A short trivia: I do not love sports. I mean, I don’t exactly hate sports, but I certainly don’t welcome it with open arms either. Hell, looking at guys battle it out – sweating, cursing, touching butts – is enough to deplete my entire energy supply for the day. I cannot even remember if my brothers and I played a single game of basketball when there is a basketball court right across our house.  I guess not.

(To my credit: I did play a round of basketball back in high school. It was for a Physical Education class. We won. Ha! Take that, Michael Jordan.)

Anyway, the story actually goes back four or five days ago, when I received a message from J-. He’s a friend from law school and a basketball fanatic. Anyway, I don’t remember what I was doing when I received his message. I think I was reading articles on Cracked.

J-: Ken. Do you know any website with live streaming of the NBA?
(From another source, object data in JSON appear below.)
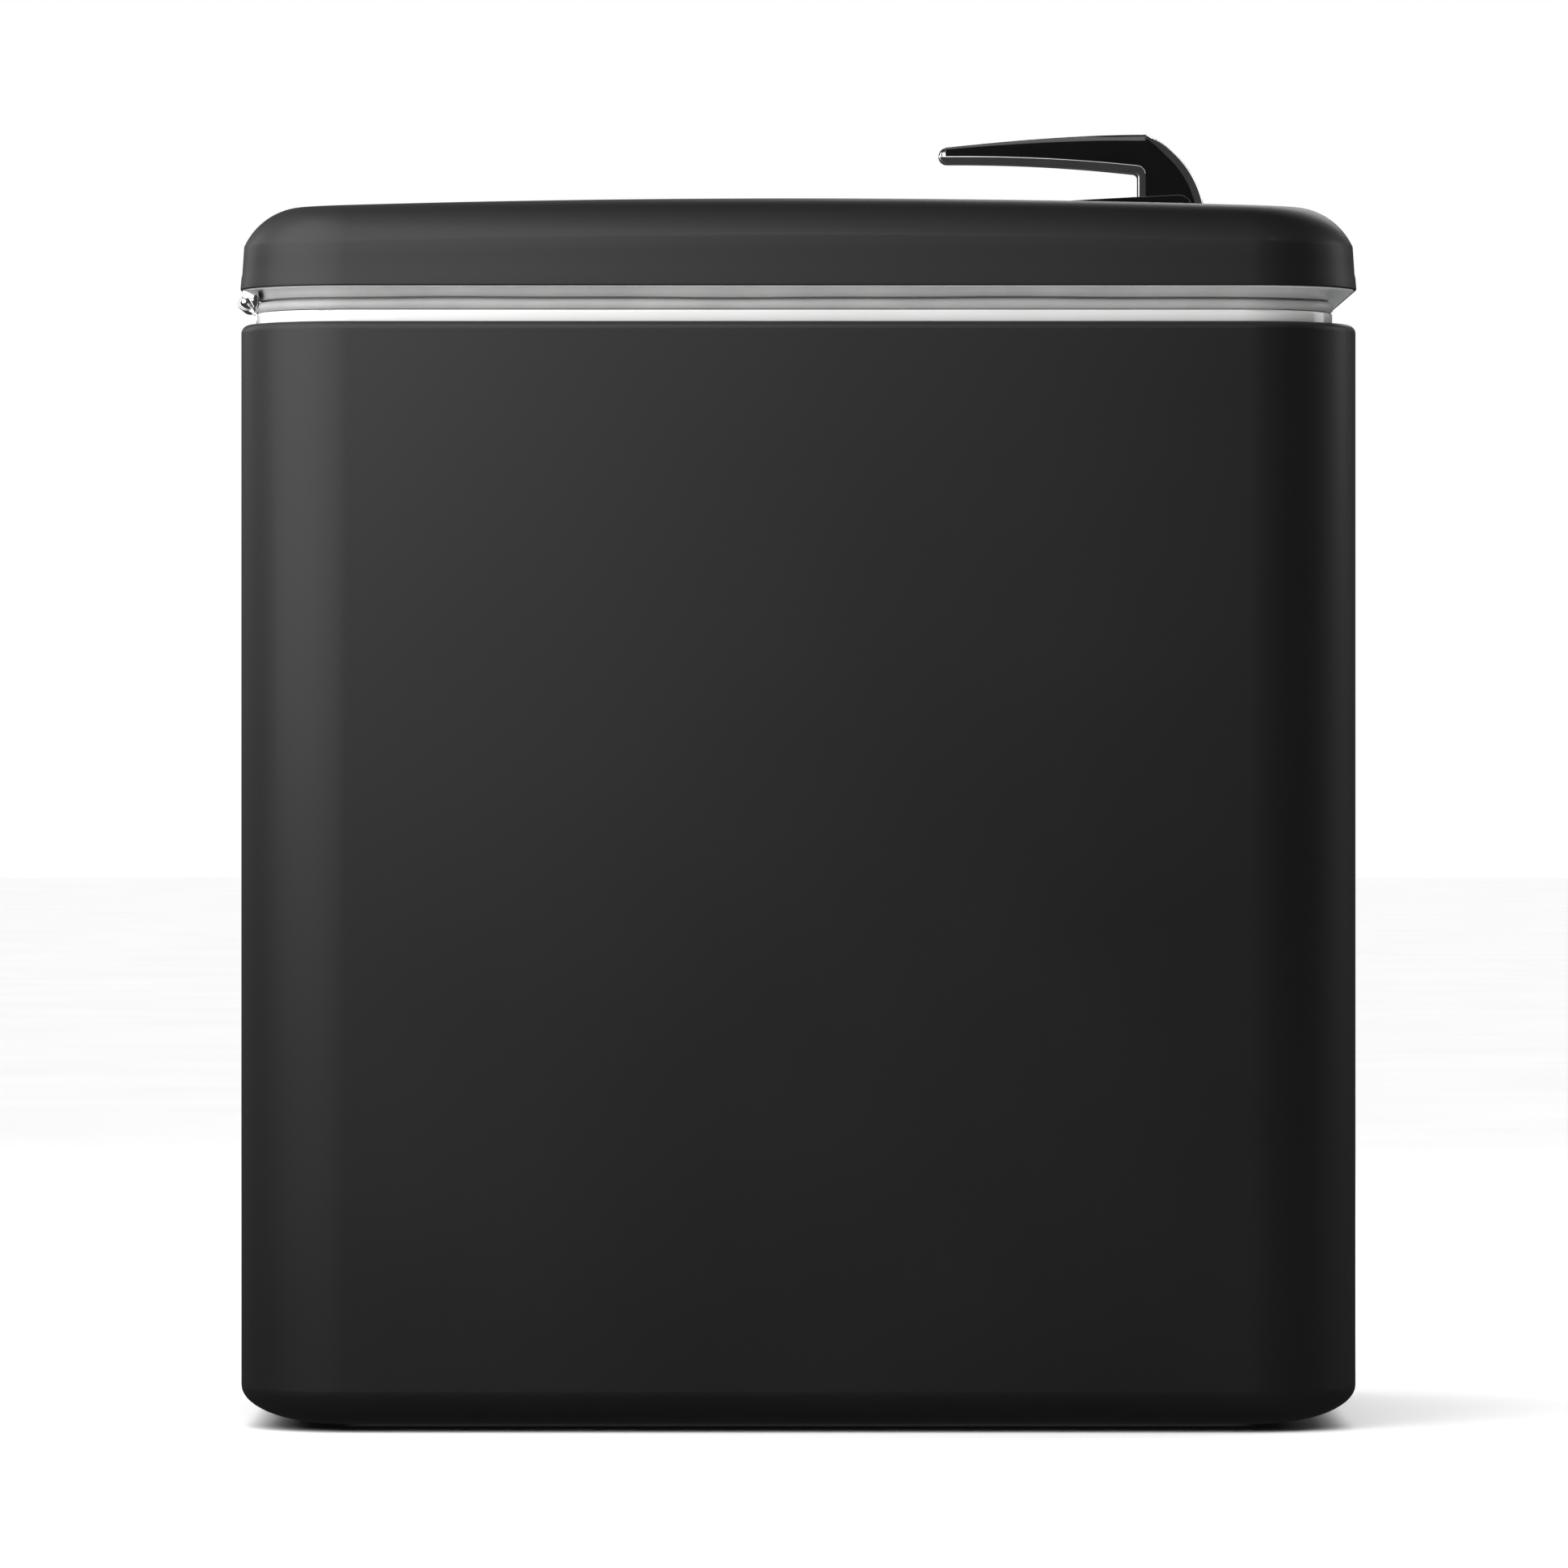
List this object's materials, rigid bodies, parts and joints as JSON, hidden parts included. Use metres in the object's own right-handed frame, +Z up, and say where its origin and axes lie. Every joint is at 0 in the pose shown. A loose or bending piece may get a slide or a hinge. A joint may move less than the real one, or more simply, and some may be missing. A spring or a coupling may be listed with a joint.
{
  "type": "trash compactor",
  "caption": "Top-loading trash compactor with a satin enamel cabinet, hinged crowned lid, lever latch and a geared press that drops a platen into a lift-out steel bin.",
  "frame": {"origin": "on the floor, under the middle of the cabinet", "axes": "+Z up, +X towards the latch side (front), Y across the width, hinge at -X"},
  "size_m": [0.6129, 0.382, 0.7158],
  "materials": {
    "enamel": "satin black baked enamel",
    "collar_white": "gloss white baked enamel",
    "gasket": "pale grey soft vinyl",
    "chrome": "polished chrome plate",
    "lever_black": "mirror black",
    "galvanised": "galvanised sheet",
    "stainless": "brushed stainless sheet",
    "frame_steel": "semi-matt dark grey primer",
    "machined": "machined steel",
    "cast": "painted casting",
    "zinc": "bright zinc plate",
    "foot_rubber": "black rubber",
    "black_plastic": "fine moulded grain",
    "liner_grey": "pale grey enamel",
    "board": "circuit board",
    "start_green": "moulded green",
    "stop_red": "moulded red",
    "filter_grey": "moulded grey",
    "brass": "contact brass"
  },
  "bodies": {
    "cabinet": {"cabinet_shell": "enamel", "base_pan": "galvanised", "base_frame": "frame_steel", "floor_plate": "galvanised", "foot_cross_members": "frame_steel", "corner_uprights": "frame_steel", "foot_pads": "foot_rubber", "foot_stems": "zinc", "foot_nuts": "zinc", "top_collar": "collar_white", "latch_keeper": "zinc", "keeper_screws": "zinc", "inner_liner": "liner_grey", "waste_bin": "stainless", "bin_rim": "stainless", "cover_frame": "galvanised", "rear_cover": "enamel", "cover_screws": "zinc", "mains_inlet": "black_plastic", "inlet_contacts": "brass", "control_bezel": "stainless", "control_box": "black_plastic", "control_board": "board", "hinge_body_leaves": "chrome", "hinge_pins": "chrome", "lid_sensor": "black_plastic"},
    "start": {"start_button": "start_green"},
    "stop": {"stop_button": "stop_red"},
    "key": {"key_switch": "chrome"},
    "lid": {"lid_shell": "enamel", "lid_pan": "liner_grey", "lid_gasket": "gasket", "lid_stiffeners": "galvanised", "hinge_lid_leaves": "chrome", "lever_pin": "zinc", "lever_escutcheon": "lever_black", "latch_guide": "black_plastic", "latch_spring": "zinc", "lid_magnet": "machined", "odour_filter": "filter_grey", "base_pins": "zinc", "press_bracket": "frame_steel", "worm_gearbox": "cast", "drive_motor": "frame_steel", "bracket_screws": "zinc"},
    "lever": {"lever_handle": "lever_black", "lever_trim": "chrome"},
    "bolt": {"latch_bolt": "zinc"},
    "rear_upper": {"upper_arm_rear": "machined", "knee_pin_rear": "zinc"},
    "front_upper": {"upper_arm_front": "machined", "knee_pin_front": "zinc"},
    "rear_lower": {"lower_arm_rear": "frame_steel"},
    "front_lower": {"lower_arm_front": "frame_steel"},
    "pinion": {"drive_pinion": "machined"},
    "press_plate": {"platen": "stainless", "platen_channels": "galvanised", "platen_saddle": "cast", "platen_screws": "zinc", "platen_pins": "zinc"}
  },
  "joints": [
    {"name": "lid_hinge", "type": "hinge", "parent": "cabinet", "child": "lid", "pos_m": [-0.3025, 0, 0.6155], "axis": [0, -1, 0], "range_deg": [0, 105]},
    {"name": "lever_lift", "type": "hinge", "parent": "lid", "child": "lever", "pos_m": [0.208, 0, 0.676], "axis": [0, 1, 0], "range_deg": [0, 25], "stiffness_Nm_per_rad": 1.5, "springref_deg": -20.05},
    {"name": "bolt_slide", "type": "slide", "parent": "lid", "child": "bolt", "axis": [-1, 0, 0], "range_m": [0, 0.0129], "deforming": ["latch_spring"]},
    {"name": "press_drive", "type": "hinge", "parent": "lid", "child": "rear_upper", "pos_m": [-0.03, 0, 0.567], "axis": [0, -1, 0], "range_deg": [0, 59]},
    {"name": "press_mirror", "type": "hinge", "parent": "lid", "child": "front_upper", "pos_m": [0.03, 0, 0.567], "axis": [0, 1, 0], "range_deg": [0, 59]},
    {"name": "rear_knee", "type": "hinge", "parent": "rear_upper", "child": "rear_lower", "pos_m": [-0.20778, 0, 0.53884], "axis": [0, 1, 0], "range_deg": [0, 118]},
    {"name": "front_knee", "type": "hinge", "parent": "front_upper", "child": "front_lower", "pos_m": [0.20778, 0, 0.53884], "axis": [0, -1, 0], "range_deg": [0, 118]},
    {"name": "platen_swing", "type": "hinge", "parent": "rear_lower", "child": "press_plate", "pos_m": [-0.03, 0, 0.51068], "axis": [0, -1, 0], "range_deg": [0, 59]},
    {"name": "pinion_spin", "type": "hinge", "parent": "lid", "child": "pinion", "pos_m": [-0.06011, 0, 0.60044], "axis": [0, 1, 0], "range_deg": [0, 118]},
    {"name": "start_press", "type": "slide", "parent": "cabinet", "child": "start", "axis": [-1, 0, 0], "range_m": [0, 0.003], "stiffness_N_per_m": 400, "springref_m": -0.001},
    {"name": "stop_press", "type": "slide", "parent": "cabinet", "child": "stop", "axis": [-1, 0, 0], "range_m": [0, 0.003], "stiffness_N_per_m": 400, "springref_m": -0.001},
    {"name": "key_turn", "type": "hinge", "parent": "cabinet", "child": "key", "pos_m": [0.305, 0.034, 0.545], "axis": [-1, 0, 0], "range_deg": [0, 90]}
  ],
  "couplings": [
    {"joint": "bolt_slide", "follows": "lever_lift", "m_per_rad": 0.0294},
    {"joint": "press_mirror", "follows": "press_drive", "ratio": 1},
    {"joint": "rear_knee", "follows": "press_drive", "ratio": 2},
    {"joint": "front_knee", "follows": "press_drive", "ratio": 2},
    {"joint": "platen_swing", "follows": "press_drive", "ratio": 1},
    {"joint": "pinion_spin", "follows": "press_drive", "ratio": 2}
  ]
}
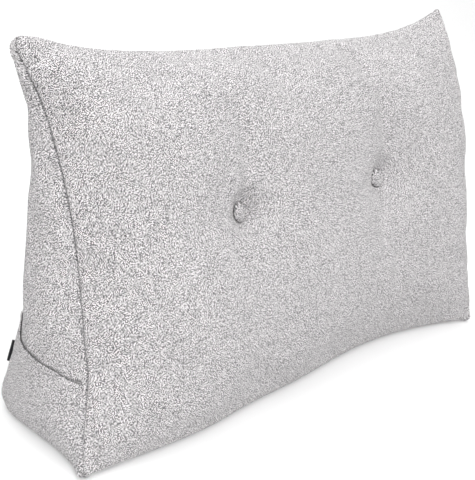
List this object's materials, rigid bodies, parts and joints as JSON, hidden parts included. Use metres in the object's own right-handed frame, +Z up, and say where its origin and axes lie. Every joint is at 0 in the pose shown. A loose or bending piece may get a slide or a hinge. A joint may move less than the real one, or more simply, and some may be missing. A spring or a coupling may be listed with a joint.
{
  "type": "wedge backrest pillow",
  "caption": "Wedge-shaped backrest pillow of grey melange cloth with a sloping buttoned front, seamed edges and a side pocket.",
  "frame": {"origin": "middle of the box around the pillow, on the surface that it stands on", "axes": "+X along the pillow's length, from the pocket's side to the plain side; +Y from the sloping front to the back; +Z up"},
  "size_m": [0.8498, 0.2474, 0.5031],
  "materials": {
    "melange_cloth": "light grey melange plain-weave upholstery cloth, matt",
    "pocket_cloth": "the same light grey melange cloth, matt",
    "button_cloth": "the same light grey melange cloth, stretched over a round button",
    "tab_ribbon": "plain black woven ribbon, matt"
  },
  "bodies": {
    "root": {"cushion": "melange_cloth", "pocket": "pocket_cloth", "button_left": "button_cloth", "button_right": "button_cloth", "label_tab": "tab_ribbon"}
  },
  "joints": []
}
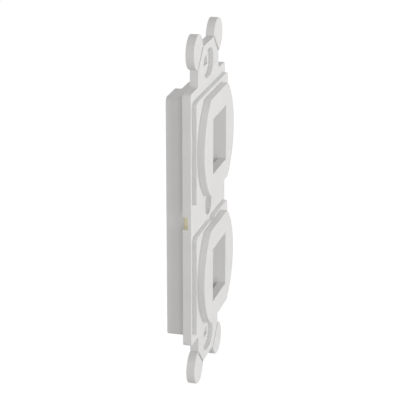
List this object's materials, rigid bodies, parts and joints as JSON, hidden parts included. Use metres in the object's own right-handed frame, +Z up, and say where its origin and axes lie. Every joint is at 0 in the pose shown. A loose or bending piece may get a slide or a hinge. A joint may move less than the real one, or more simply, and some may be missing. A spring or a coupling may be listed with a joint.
{
  "type": "keystone module frame",
  "caption": "Flat wall-box frame with duplex-shaped raised faces, each open for a snap-in jack, and slotted screw ears whose round corner discs snap off.",
  "frame": {"origin": "on the front of the mounting strap, at the axis of the centre screw, halfway between the yoke screw slots", "axes": "+X to the right seen from the front, +Y to the back (into the wall box), +Z up along the strap"},
  "size_m": [0.0384, 0.0111, 0.1042],
  "materials": {
    "moulded_plastic": "satin"
  },
  "bodies": {
    "root": {"module_frame": "moulded_plastic"}
  },
  "joints": []
}
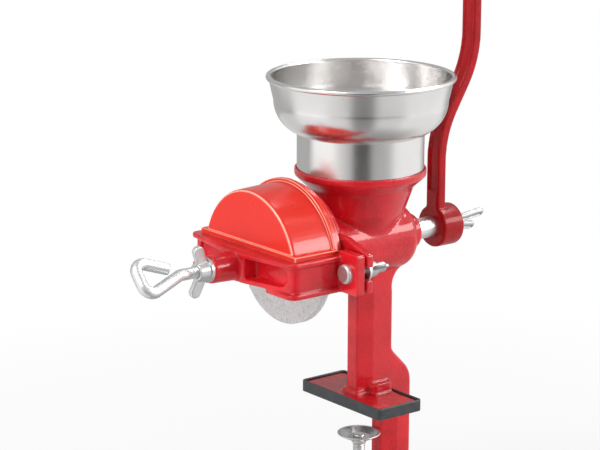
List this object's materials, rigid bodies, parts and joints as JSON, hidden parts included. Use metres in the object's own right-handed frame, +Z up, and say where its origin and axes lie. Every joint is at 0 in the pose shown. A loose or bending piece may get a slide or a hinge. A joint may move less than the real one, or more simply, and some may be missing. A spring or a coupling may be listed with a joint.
{
  "type": "hand grain mill",
  "caption": "Table clamp hand mill with a steel hopper, feed worm, disc burrs under a lift off cover, an adjusting screw and a long crank.",
  "frame": {"origin": "middle of the underside of the rubber covered table pad", "axes": "+Z up, +X along the shaft from the adjusting screw to the crank, +Y away from the pictured side"},
  "size_m": [0.4457, 0.1794, 0.5],
  "materials": {
    "red_enamel": "gloss enamel over cast iron",
    "red_plastic": "gloss",
    "black_rubber": "matt",
    "polished_steel": "polished",
    "ground_steel": "ground",
    "zinc_steel": "zinc plated",
    "cast_grey": "sand cast",
    "varnished_wood": "varnished"
  },
  "bodies": {
    "frame": {"mill_body": "red_enamel", "table_boot": "black_rubber", "fixed_burr": "cast_grey", "fixed_burr_screws": "zinc_steel", "yoke": "red_enamel", "yoke_bolts": "zinc_steel"},
    "thrust_ball": {"thrust_ball": "ground_steel"},
    "adjusting_screw": {"adjusting_screw": "zinc_steel"},
    "crank": {"drive_shaft": "ground_steel", "feed_worm": "cast_grey", "worm_pin": "ground_steel", "carrier_pin": "ground_steel", "burr_carrier": "cast_grey", "turning_burr": "cast_grey", "turning_burr_screws": "zinc_steel", "crank_arm": "red_enamel", "grip_spindle": "zinc_steel", "grip_washer": "zinc_steel", "grip_cap_nut": "zinc_steel"},
    "grip": {"grip": "varnished_wood"},
    "lock_washer": {"lock_washer": "zinc_steel"},
    "lock_nut": {"lock_wing_nut": "zinc_steel"},
    "near_washer": {"near_washer": "zinc_steel"},
    "near_nut": {"near_wing_nut": "zinc_steel"},
    "far_washer": {"far_washer": "zinc_steel"},
    "far_nut": {"far_wing_nut": "zinc_steel"},
    "crank_washer": {"crank_washer": "zinc_steel"},
    "crank_screw": {"crank_wing_screw": "zinc_steel"},
    "clamp_disc": {"clamp_disc": "zinc_steel"},
    "clamp_screw": {"clamp_screw": "zinc_steel"},
    "tee_bar": {"tee_bar": "zinc_steel", "tee_bar_ends": "zinc_steel"},
    "hopper": {"hopper": "polished_steel"},
    "cover": {"burr_cover": "red_plastic"}
  },
  "joints": [
    {"name": "adjust_feed", "type": "slide", "parent": "frame", "child": "thrust_ball", "axis": [1, 0, 0], "range_m": [-0.0015, 0.0005]},
    {"name": "adjust_turn", "type": "hinge", "parent": "thrust_ball", "child": "adjusting_screw", "pos_m": [-0.123, 0, 0.1345], "axis": [1, 0, 0], "range_deg": [-360, 120]},
    {"name": "crank_turn", "type": "hinge", "parent": "thrust_ball", "child": "crank", "pos_m": [-0.003, 0, 0.1345], "axis": [1, 0, 0], "continuous": true},
    {"name": "grip_spin", "type": "hinge", "parent": "crank", "child": "grip", "pos_m": [0.177, 0, 0.3595], "axis": [1, 0, 0], "continuous": true},
    {"name": "lock_slide", "type": "slide", "parent": "frame", "child": "lock_washer", "axis": [-1, 0, 0], "range_m": [0, 0.003]},
    {"name": "lock_turn", "type": "hinge", "parent": "lock_washer", "child": "lock_nut", "pos_m": [-0.158, 0, 0.1345], "axis": [-1, 0, 0], "range_deg": [0, 720]},
    {"name": "near_slide", "type": "slide", "parent": "frame", "child": "near_washer", "axis": [1, 0, 0], "range_m": [0, 0.00375]},
    {"name": "near_turn", "type": "hinge", "parent": "near_washer", "child": "near_nut", "pos_m": [-0.053, -0.073, 0.1345], "axis": [1, 0, 0], "range_deg": [0, 1080]},
    {"name": "far_slide", "type": "slide", "parent": "frame", "child": "far_washer", "axis": [1, 0, 0], "range_m": [0, 0.00375]},
    {"name": "far_turn", "type": "hinge", "parent": "far_washer", "child": "far_nut", "pos_m": [-0.053, 0.073, 0.1345], "axis": [1, 0, 0], "range_deg": [0, 1080]},
    {"name": "crank_screw_slide", "type": "slide", "parent": "crank", "child": "crank_washer", "axis": [1, 0, 0], "range_m": [0, 0.005]},
    {"name": "crank_screw_turn", "type": "hinge", "parent": "crank_washer", "child": "crank_screw", "pos_m": [0.097, 0, 0.1345], "axis": [1, 0, 0], "range_deg": [0, 1440]},
    {"name": "clamp_travel", "type": "slide", "parent": "frame", "child": "clamp_disc", "axis": [0, 0, 1], "range_m": [-0.018, 0.02625]},
    {"name": "clamp_turn", "type": "hinge", "parent": "clamp_disc", "child": "clamp_screw", "pos_m": [-0.0016, 0, -0.06], "axis": [0, 0, 1], "range_deg": [-4320, 6300]},
    {"name": "tee_bar_slide", "type": "slide", "parent": "clamp_screw", "child": "tee_bar", "axis": [0, 1, 0], "range_m": [-0.026, 0.026]},
    {"name": "hopper_lift", "type": "slide", "parent": "frame", "child": "hopper", "axis": [0, 0, 1], "range_m": [0, 0.08]},
    {"name": "cover_lift", "type": "slide", "parent": "frame", "child": "cover", "axis": [0, 0, 1], "range_m": [0, 0.025]}
  ],
  "couplings": [
    {"joint": "adjust_turn", "follows": "adjust_feed", "rad_per_m": 4188.8},
    {"joint": "lock_slide", "follows": "lock_turn", "m_per_rad": 0.00023873},
    {"joint": "near_slide", "follows": "near_turn", "m_per_rad": 0.00019894},
    {"joint": "far_slide", "follows": "far_turn", "m_per_rad": 0.00019894},
    {"joint": "crank_screw_turn", "follows": "crank_screw_slide", "rad_per_m": 5026.5},
    {"joint": "clamp_travel", "follows": "clamp_turn", "m_per_rad": 0.00023873}
  ]
}
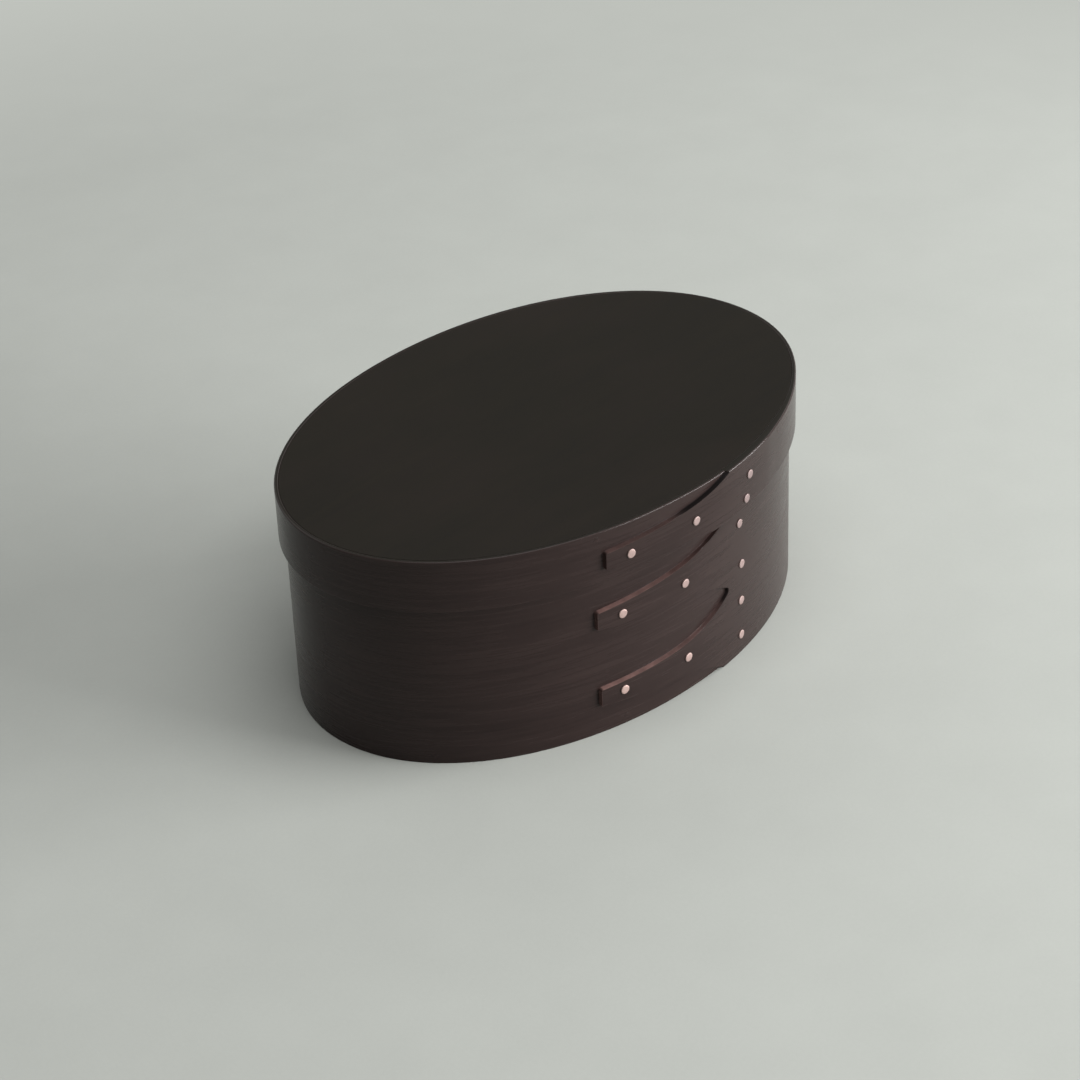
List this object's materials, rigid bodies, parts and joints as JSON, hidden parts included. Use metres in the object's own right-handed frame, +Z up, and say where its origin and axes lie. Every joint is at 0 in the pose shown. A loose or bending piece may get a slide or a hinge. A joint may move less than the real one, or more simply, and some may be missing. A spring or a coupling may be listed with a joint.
{
  "type": "oval box",
  "caption": "Oval box of bent wood with swallowtail finger laps held by copper tacks, and a snug lid that lifts off.",
  "frame": {"origin": "middle of the oval, the lap left out, on the underside of the base board", "axes": "+X along the oval's long axis, +Z up; the finger laps face -Y and their fingers point to -X"},
  "size_m": [0.17, 0.1181, 0.0644],
  "materials": {
    "band_wood": "very dark brown stain with a soft satin polish",
    "board_wood": "very dark brown stain, more matt than the bands",
    "peg_wood": "the same dark stain, cut flush",
    "tack_copper": "pale dull copper"
  },
  "bodies": {
    "base": {"base_band": "band_wood", "base_board": "board_wood", "lower_finger_tip_tack": "tack_copper", "lower_finger_middle_tack": "tack_copper", "lower_finger_root_tack_low": "tack_copper", "lower_finger_root_tack_high": "tack_copper", "upper_finger_tip_tack": "tack_copper", "upper_finger_middle_tack": "tack_copper", "upper_finger_root_tack_low": "tack_copper", "upper_finger_root_tack_high": "tack_copper", "base_peg_1": "peg_wood", "base_peg_2": "peg_wood", "base_peg_3": "peg_wood", "base_peg_4": "peg_wood", "base_peg_5": "peg_wood", "base_peg_6": "peg_wood", "base_peg_7": "peg_wood", "base_peg_8": "peg_wood"},
    "lid": {"lid_band": "band_wood", "lid_board": "board_wood", "lid_finger_tip_tack": "tack_copper", "lid_finger_middle_tack": "tack_copper", "lid_finger_root_tack_low": "tack_copper", "lid_finger_root_tack_high": "tack_copper", "lid_peg_1": "peg_wood", "lid_peg_2": "peg_wood", "lid_peg_3": "peg_wood", "lid_peg_4": "peg_wood", "lid_peg_5": "peg_wood", "lid_peg_6": "peg_wood"}
  },
  "joints": [
    {"name": "lid_lift", "type": "slide", "parent": "base", "child": "lid", "axis": [0, 0, 1], "range_m": [0, 0.12]}
  ]
}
I leaned back on my chair, crossed my arms and began to think. My friends have always flocked at me if they need something from the Internet ASAP. I do not mean to brag, but I have mastered my Google-fu after years and years of searching rare porn clips and risqué pictures online. If the Internet has it, I can provide it. And the Internet, as we all know, has everything.

I shot back a reply. I hate sports, I know, but I cannot turn down a challenge on my Google-fu. I was already scouring the web at this point.

Me: You’re asking me about basketball? You know I don’t like basketball.

J-: I thought you have everything, man.

I smirked. You only hear that phrase being uttered on shady drug deals.

Me: Fiiiine. What teams?

J-: OKC vs. Lakers.

Me: OKC?

J-: Oklahoma City Thunder.

Me: Okay, wait.

I do not know about you but I do not have any inkling about Oklahoma. I know it’s one of the 50 states and some bombing occured there on 1995 (I read that on Reader’s Digest), but aside from that, I do not know anything more about Oklahoma, much more the Thunders. On the other hand, I do know the Los Angeles Lakers. I guess they’re famous or something.

Anyway, the task was easy. I found a website offering live streaming and sent the link to J-.

J-: Thanks! Welcome to the NBA World.

Me: You’re welcome, dude. Remember: Kenneth’s General Goods and Services, open from Monday to Saturday, 8am to 1am. Haha. Refer your friends to me.

With nothing to do and the night still young, I decided to fool around and irk J-. I know he loves underdogs. My theory is that Lakers, being more popular than this Oklahoma team, J- is betting on OKC  to win the game.

Me: I think Oklahoma will lose. Lakers is more popular. And they’re Los Angeles, dude. Los Angeles.

J-: What? LAL is weak, man. They’re old.

J-: And Kobe’s a goddamn braggart.

I smiled. J- took the bait. That, or he’s bored. Haha. Anyway, I’m a little proud of myself. I know Kobe Bryant! Haha. I keep hearing his name when my friends talk about basketball. He’s got some bad rap or something, but I do know he’s one badass player.

J-: Oklahoma, on the other hand: they’re simple guys. They don’t like to brag.

J-: I’m quite disappointed Memphis took the boot. They’re the blue collar workers.

Me: Memphis? How did Egypt come into the picture?

A few points need to be raised. First, I don’t know how blue collar workers can still qualify to play NBA. Isn’t basketball a full-time job for these guys? And second. Memphis? Isn’t that a city in Egypt? When did King Tut decide to play a basketball league over half a world away?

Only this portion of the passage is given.